Macromolecules, Vol.30, No.19, 5660-5665, 1997
New Approach for the Controlled Cross-Linking of Polyaniline - Synthesis and Characterization
A new strategy has been employed to control the cross-linking of polyaniline that allows the synthesis of high molecular weight, conducting copolymers. The new method utilizes aniline-formaldehyde condensates (AFC) to establish the upper limit of possible cross-link sites in an AFC-polyaniline copolymer. By changing the ratio of AFC to aniline during the polymerization reaction, it is possible to control the number of cross-linking sites, and in turn the bulk conductivity and molecular weight. The copolymer is obtained by oxidizing aniline in the presence of AFC, where the aniline is oxidized to form polyaniline through a cation radical mechanism. The AFC present in the mixture terminates the propagation of polyaniline chains while at the same time binding it to the AFC backbone. In essence, the AFC polymer molecules tether together polyaniline chains to form much larger molecular weight molecules. Varying the ratio of AFC to aniline monomer prior to chemical polymerization allows control over the conductivity, molecular weight, and solubility of the copolymer.
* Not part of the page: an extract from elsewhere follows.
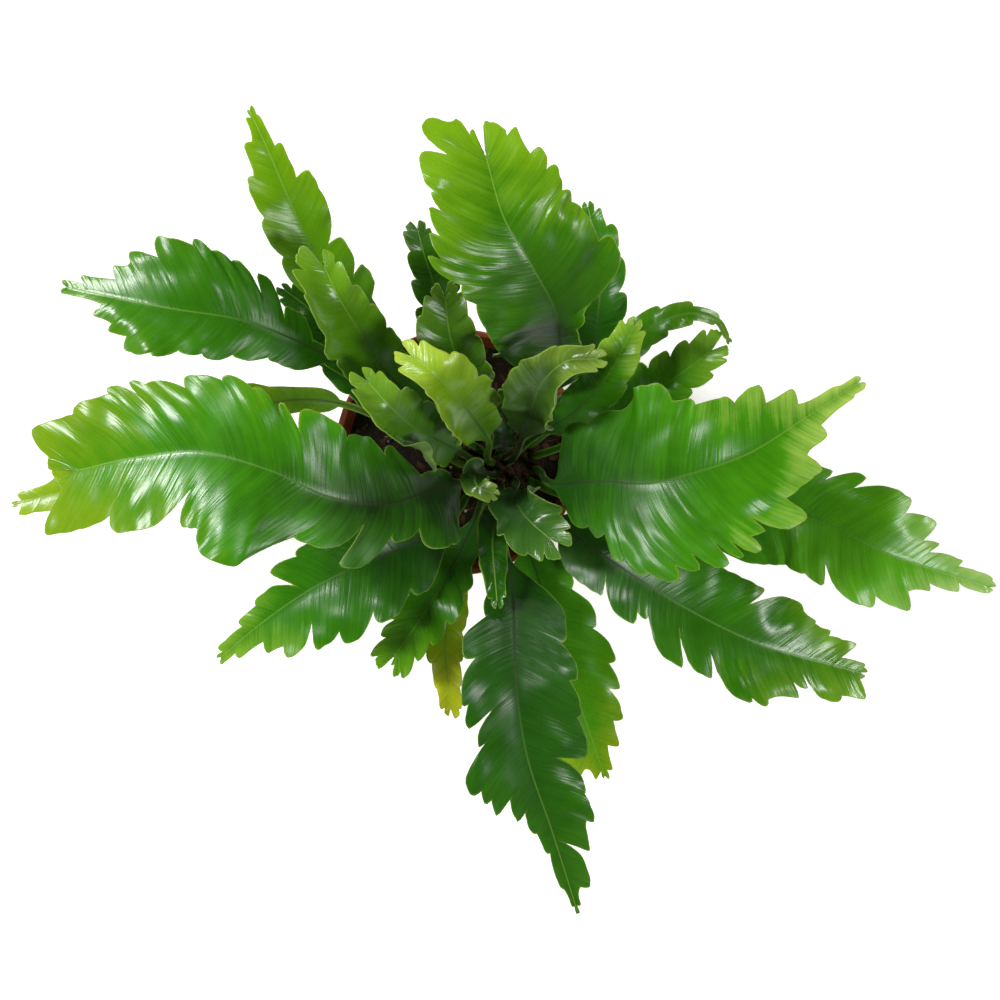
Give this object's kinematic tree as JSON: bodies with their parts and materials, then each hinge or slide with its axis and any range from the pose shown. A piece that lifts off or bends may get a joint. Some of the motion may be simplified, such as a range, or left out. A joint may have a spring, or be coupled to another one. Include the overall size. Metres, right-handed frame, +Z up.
{
  "type": "potted fern",
  "caption": "Strap-leaved fern with glossy, wavy, deeply lobed fronds arching from one crown in a round tapered nursery pot.",
  "frame": {"origin": "centre of the pot's base, on the surface that it stands on", "axes": "+Z up along the pot's axis; +X towards the fronds' right-hand reach, the longest side; +Y towards the back"},
  "size_m": [0.4594, 0.369, 0.238],
  "materials": {
    "pot": "red-brown thermoformed nursery pot plastic, satin",
    "soil": "moist dark peat potting mix with bark and perlite",
    "crown": "rootstock covered in dark brown papery scales",
    "frond": "waxy, glossy, leathery green frond with fine parallel veins",
    "frond_young": "yellowing green frond, glossy"
  },
  "bodies": {
    "root": {"pot": "pot", "potting_soil": "soil", "crown": "crown", "frond_left_broad": "frond", "frond_right_broad": "frond", "frond_back_broad": "frond", "frond_front_long": "frond", "frond_front_right_long": "frond", "frond_right_long": "frond", "frond_back_left_long": "frond", "frond_back_left_narrow": "frond", "frond_left_under": "frond", "frond_front_left_wide": "frond", "frond_front_left_yellow": "frond_young", "frond_front_right_under": "frond", "frond_back_left_dark": "frond", "frond_back_narrow": "frond", "frond_back_under": "frond", "frond_back_right_curled": "frond", "frond_back_right_short": "frond", "frond_left_upright": "frond", "frond_left_folded": "frond", "frond_centre_left": "frond", "frond_centre_right": "frond", "frond_right_upright": "frond", "frond_back_upright": "frond", "frond_front_left_short": "frond", "frond_front_short": "frond", "frond_front_right_short": "frond", "frond_centre_dark": "frond", "frond_centre_small": "frond"}
  },
  "joints": []
}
Under appropriate conditions, high molecular weight copolymers (weight-average molecular weight of 10(6)) with conductivities on the order of pure polyaniline (k = 10 Omega(-1) cm(-1)) and similar redox behavior can be obtained. Adhesion measurements on glass demonstrate that of the copolymers have a significantly higher strength of adhesion compared to that observed for pure polyaniline.